Ethnographic Methods and Submerged Narratives

To uncover these dynamics, I relied on ethnographic methods. By combining participant observation, interviews, and photo elicitation, I was able to surface these submerged narratives. Take, for example, the archival images of Opava’s 1989 protests above. Prior conducting my initial fieldwork focused on the commemoration of the Velvet Revolution in 2019, I had never seen these photographs. They weren’t included in textbooks or television specials. Yet, when I circulated the images online as part of my follow-up fieldwork in 2024, more than dozen people came forward to identify themselves or their family members, friends and acquittances.

Through these encounters, I gathered oral histories and personal accounts that challenged dominant commemorative scripts. I met Opavian women who had organized behind the scenes, locals who had written manifestos, and factory workers who had risked their livelihoods. These weren’t passive victims or bystanders. They were active agents in their communities’ democratic transformation.

 

Rethinking the Politics of Remembrance

What does all of this mean for how we understand the rise of illiberalism in Europe?

It means that we need to stop assuming that populist memory politics is only about erasure, distortion, and conflict. It’s also about resonance, recognition, and inclusion. Populist movements succeed not just by dividing society, but by reweaving memory into affective ties of belonging.

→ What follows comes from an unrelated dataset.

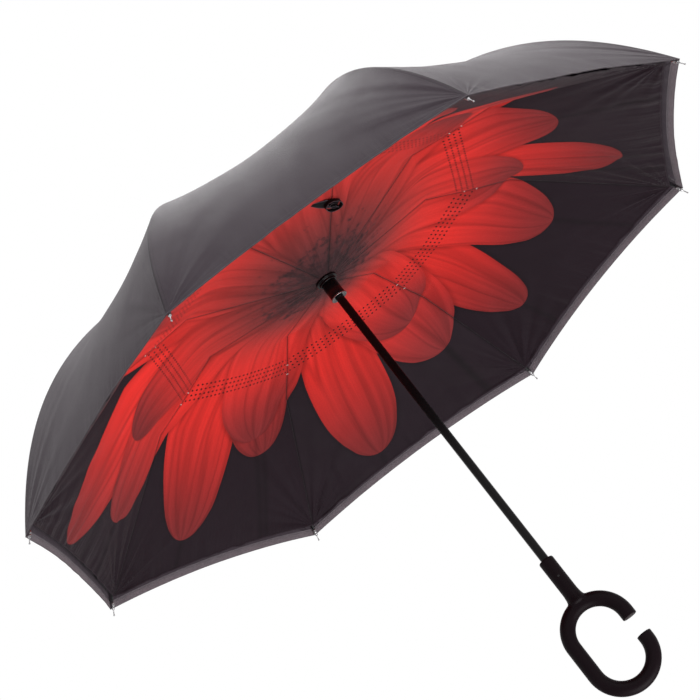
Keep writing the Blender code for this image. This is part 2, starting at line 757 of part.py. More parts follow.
def make_frame_arms():
    elbow = under_ridge(ELBOW_RIDGE_R, ROD_OFFSET)
    runner_hinge = Vector((HINGE_R, RUNNER_Z))
    notch_hinge = Vector((HINGE_R, NOTCH_Z))
    rib_line = elbow - runner_hinge
    rib_angle = math.atan2(rib_line.y, rib_line.x)
    pivot = runner_hinge + rib_line.normalized() * STRUT_PIVOT_AT
    strut_line = pivot - notch_hinge
    strut_angle = math.atan2(strut_line.y, strut_line.x)

    bow = []
    for i in range(ROD_STEPS + 1):
        r = ELBOW_RIDGE_R + (CANOPY_R - ELBOW_RIDGE_R) * i / ROD_STEPS
        bow.append(under_ridge(r, ROD_OFFSET) - elbow)
    end = bow[-1]
    chord_angle = math.atan2(end.y, end.x)
    level = Matrix.Rotation(-chord_angle, 2)
    bow = [level @ p for p in bow]
    last = bow[-1] - bow[-2]
    tip_angle = math.atan2(last.y, last.x)

    rib = finished(rib_mesh(rib_line.length), "rib_pattern", STEEL)
    strut = finished(strut_mesh(strut_line.length), "strut_pattern", STEEL)
    rod = finished(rod_mesh(bow), "rod_pattern", FIBREGLASS)
    tip = finished(tip_mesh(), "tip_pattern", BRIGHT_STEEL)
    for k in range(RIB_COUNT):
        a = azimuth(k)
        here = Vector((HINGE_R * math.cos(a), HINGE_R * math.sin(a)))
        arm = placed(rib.data, f"inner_rib_{k + 1}", RUNNER, (*here, 0), (0, -rib_angle, a))
        placed(strut.data, f"strut_{k + 1}", None, (*here, NOTCH_Z), (0, -strut_angle, a))
        bent = placed(
            rod.data, f"outer_rod_{k + 1}", arm, (rib_line.length, 0, 0), (0, rib_angle - chord_angle, 0)
        )
        placed(tip.data, f"rib_tip_{k + 1}", bent, (bow[-1].x, 0, bow[-1].y), (0, -tip_angle, 0))
    for pattern in (rib, strut, rod, tip):
        bpy.data.objects.remove(pattern, do_unlink=True)


STOP_PIN_Z = RUNNER_Z + RING_DISC_HALF + GAP + STOP_PIN_R
NOTCH_PIN_Z = HUB_TOP_Z - NOTCH_PIN_BELOW_TOP

clear_scene()
UMBRELLA = collection("inverted_umbrella")
WORKSHOP = collection("workshop")

CLOTH_GREY = material("cloth_grey", (0.10, 0.09, 0.10), 0.75)
CLOTH_PLUM = material("cloth_plum", (0.03, 0.02, 0.025), 0.7)
STRAP_BLACK = material("strap_black", (0.015, 0.013, 0.014), 0.6)
GLOSS_BLACK = material("gloss_black", (0.012, 0.010, 0.011), 0.2)
MATTE_BLACK = material("matte_black", (0.018, 0.014, 0.016), 0.55)
STEEL = material("steel", (0.45, 0.45, 0.46), 0.35, 1.0)
BRIGHT_STEEL = material("bright_steel", (0.7, 0.7, 0.72), 0.25, 1.0)
FIBREGLASS = material("fibreglass", (0.03, 0.03, 0.03), 0.45)

RUNNER = empty("runner_frame", (0, 0, RUNNER_Z))

make_shaft()
make_handle()
make_notch()
make_runner()
make_frame_arms()
make_outer_canopy()
make_inner_canopy()
make_strap()
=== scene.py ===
"""The looks of an inverted umbrella: two fabric layers, a C-shaped handle and a sliding runner.

Lengths are in metres in the part's own frame: the origin is the centre of the C, and +Z runs up the shaft.
Ribs are numbered from 1 at 22.5 degrees, and a panel lies between two ribs.
"""

import math
from functools import partialmethod
from types import SimpleNamespace

import bmesh
import bpy
import numpy as np
from mathutils import Matrix, Vector


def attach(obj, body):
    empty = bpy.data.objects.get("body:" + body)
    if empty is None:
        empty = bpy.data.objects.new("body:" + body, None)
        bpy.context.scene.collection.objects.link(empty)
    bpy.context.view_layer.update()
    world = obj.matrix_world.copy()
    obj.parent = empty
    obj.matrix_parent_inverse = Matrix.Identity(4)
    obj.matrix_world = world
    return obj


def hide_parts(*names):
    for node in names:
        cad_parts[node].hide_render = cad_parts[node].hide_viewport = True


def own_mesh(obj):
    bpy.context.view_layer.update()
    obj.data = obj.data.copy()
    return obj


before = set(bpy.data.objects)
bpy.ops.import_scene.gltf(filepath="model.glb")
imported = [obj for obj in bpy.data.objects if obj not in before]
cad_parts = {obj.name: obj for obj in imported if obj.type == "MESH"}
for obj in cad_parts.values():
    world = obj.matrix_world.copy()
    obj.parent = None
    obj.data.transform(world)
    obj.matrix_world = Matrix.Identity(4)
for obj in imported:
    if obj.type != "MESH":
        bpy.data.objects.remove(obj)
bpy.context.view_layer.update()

MM = 0.001
CM = 0.01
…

And it also means that liberal commemorative cultures, especially those that pride themselves on critical reflection and historical accuracy, must confront their own exclusionary mechanisms. If memory is to serve democracy, it must be inclusive in practice, not just in rhetoric.

 

Final Thoughts: Towards a More Inclusive Memory Culture

To conclude, I offer three final points:

  • Mnemonic inclusion is a conceptual tool for understanding how populist actors engage memory not just by rejecting it, but by reclaiming what liberal narratives leave behind.
  • This process helps explain why populism often gains traction not despite, but because of liberal commemorative practices that have become emotionally or socially narrow and highly exclusionary.
  • Ultimately, the future of democracy in Europe depends not only on defending institutions and liberal democracy as such, but on reimagining the symbolic and emotional communities that memory helps to shape.

 

By listening more carefully to those who feel left out of the story, we can begin to reimagine a memory culture that is truly democratic—not only in its ideals, but in its inclusion.